→ **WHAT YOU NEED TO DO**
Reproduce each line from the first in the data through the line that contains "ROPE_ROUGHNESS = 0.9" exactly; give nothing else.

===== SOURCE DATA =====

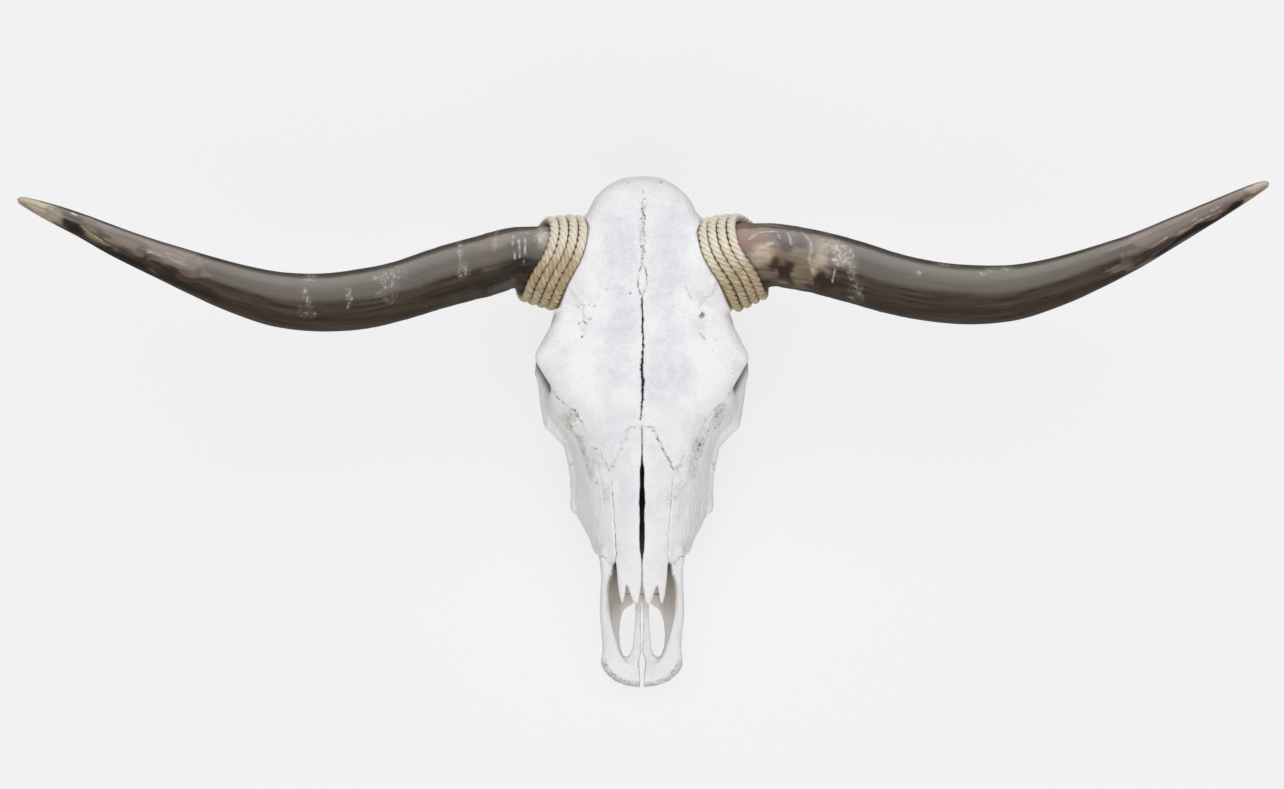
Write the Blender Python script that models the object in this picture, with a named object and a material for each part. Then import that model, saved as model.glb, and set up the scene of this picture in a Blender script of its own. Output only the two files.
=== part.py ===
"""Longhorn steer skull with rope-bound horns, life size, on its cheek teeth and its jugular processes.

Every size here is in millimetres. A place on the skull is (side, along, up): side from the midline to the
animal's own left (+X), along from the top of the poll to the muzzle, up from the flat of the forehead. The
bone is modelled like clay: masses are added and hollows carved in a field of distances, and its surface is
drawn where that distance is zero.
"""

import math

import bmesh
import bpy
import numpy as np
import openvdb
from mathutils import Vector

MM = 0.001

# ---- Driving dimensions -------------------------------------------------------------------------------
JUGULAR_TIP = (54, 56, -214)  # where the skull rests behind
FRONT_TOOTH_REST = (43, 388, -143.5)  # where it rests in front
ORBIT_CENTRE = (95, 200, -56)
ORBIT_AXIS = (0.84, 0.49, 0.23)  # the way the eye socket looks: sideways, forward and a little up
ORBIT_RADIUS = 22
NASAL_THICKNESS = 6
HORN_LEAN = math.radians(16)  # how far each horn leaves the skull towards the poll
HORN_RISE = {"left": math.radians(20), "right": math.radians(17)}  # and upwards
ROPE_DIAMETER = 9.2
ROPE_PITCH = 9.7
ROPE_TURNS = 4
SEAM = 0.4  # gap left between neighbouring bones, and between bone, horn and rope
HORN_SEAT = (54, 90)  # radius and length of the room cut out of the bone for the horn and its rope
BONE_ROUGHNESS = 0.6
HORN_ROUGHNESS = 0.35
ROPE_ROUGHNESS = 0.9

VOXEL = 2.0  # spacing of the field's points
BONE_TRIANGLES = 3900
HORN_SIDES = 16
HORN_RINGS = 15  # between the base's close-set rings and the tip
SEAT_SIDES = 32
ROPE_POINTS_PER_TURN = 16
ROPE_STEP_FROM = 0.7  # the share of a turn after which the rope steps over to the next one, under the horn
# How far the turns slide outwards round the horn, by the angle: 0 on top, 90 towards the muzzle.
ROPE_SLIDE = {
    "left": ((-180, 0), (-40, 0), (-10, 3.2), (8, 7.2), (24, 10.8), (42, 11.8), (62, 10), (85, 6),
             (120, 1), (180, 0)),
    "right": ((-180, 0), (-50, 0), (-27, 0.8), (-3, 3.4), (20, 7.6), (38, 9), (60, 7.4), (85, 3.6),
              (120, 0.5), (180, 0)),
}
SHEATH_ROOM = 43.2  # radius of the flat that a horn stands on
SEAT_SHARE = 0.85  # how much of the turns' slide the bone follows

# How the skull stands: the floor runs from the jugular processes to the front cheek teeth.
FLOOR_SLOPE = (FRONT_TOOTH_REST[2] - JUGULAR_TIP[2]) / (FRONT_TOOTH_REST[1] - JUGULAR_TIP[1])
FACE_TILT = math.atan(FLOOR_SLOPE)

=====

→ **TASK OUTPUT**
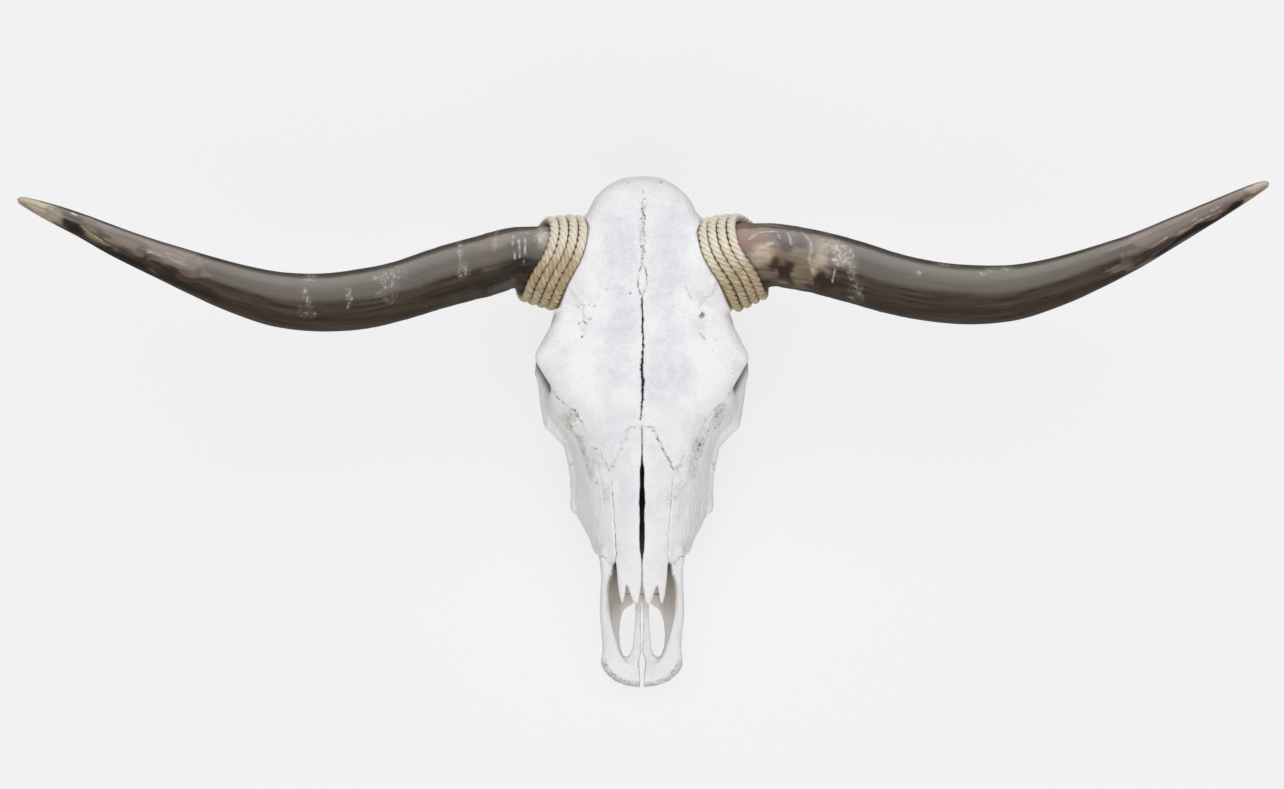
Write the Blender Python script that models the object in this picture, with a named object and a material for each part. Then import that model, saved as model.glb, and set up the scene of this picture in a Blender script of its own. Output only the two files.
=== part.py ===
"""Longhorn steer skull with rope-bound horns, life size, on its cheek teeth and its jugular processes.

Every size here is in millimetres. A place on the skull is (side, along, up): side from the midline to the
animal's own left (+X), along from the top of the poll to the muzzle, up from the flat of the forehead. The
bone is modelled like clay: masses are added and hollows carved in a field of distances, and its surface is
drawn where that distance is zero.
"""

import math

import bmesh
import bpy
import numpy as np
import openvdb
from mathutils import Vector

MM = 0.001

# ---- Driving dimensions -------------------------------------------------------------------------------
JUGULAR_TIP = (54, 56, -214)  # where the skull rests behind
FRONT_TOOTH_REST = (43, 388, -143.5)  # where it rests in front
ORBIT_CENTRE = (95, 200, -56)
ORBIT_AXIS = (0.84, 0.49, 0.23)  # the way the eye socket looks: sideways, forward and a little up
ORBIT_RADIUS = 22
NASAL_THICKNESS = 6
HORN_LEAN = math.radians(16)  # how far each horn leaves the skull towards the poll
HORN_RISE = {"left": math.radians(20), "right": math.radians(17)}  # and upwards
ROPE_DIAMETER = 9.2
ROPE_PITCH = 9.7
ROPE_TURNS = 4
SEAM = 0.4  # gap left between neighbouring bones, and between bone, horn and rope
HORN_SEAT = (54, 90)  # radius and length of the room cut out of the bone for the horn and its rope
BONE_ROUGHNESS = 0.6
HORN_ROUGHNESS = 0.35
ROPE_ROUGHNESS = 0.9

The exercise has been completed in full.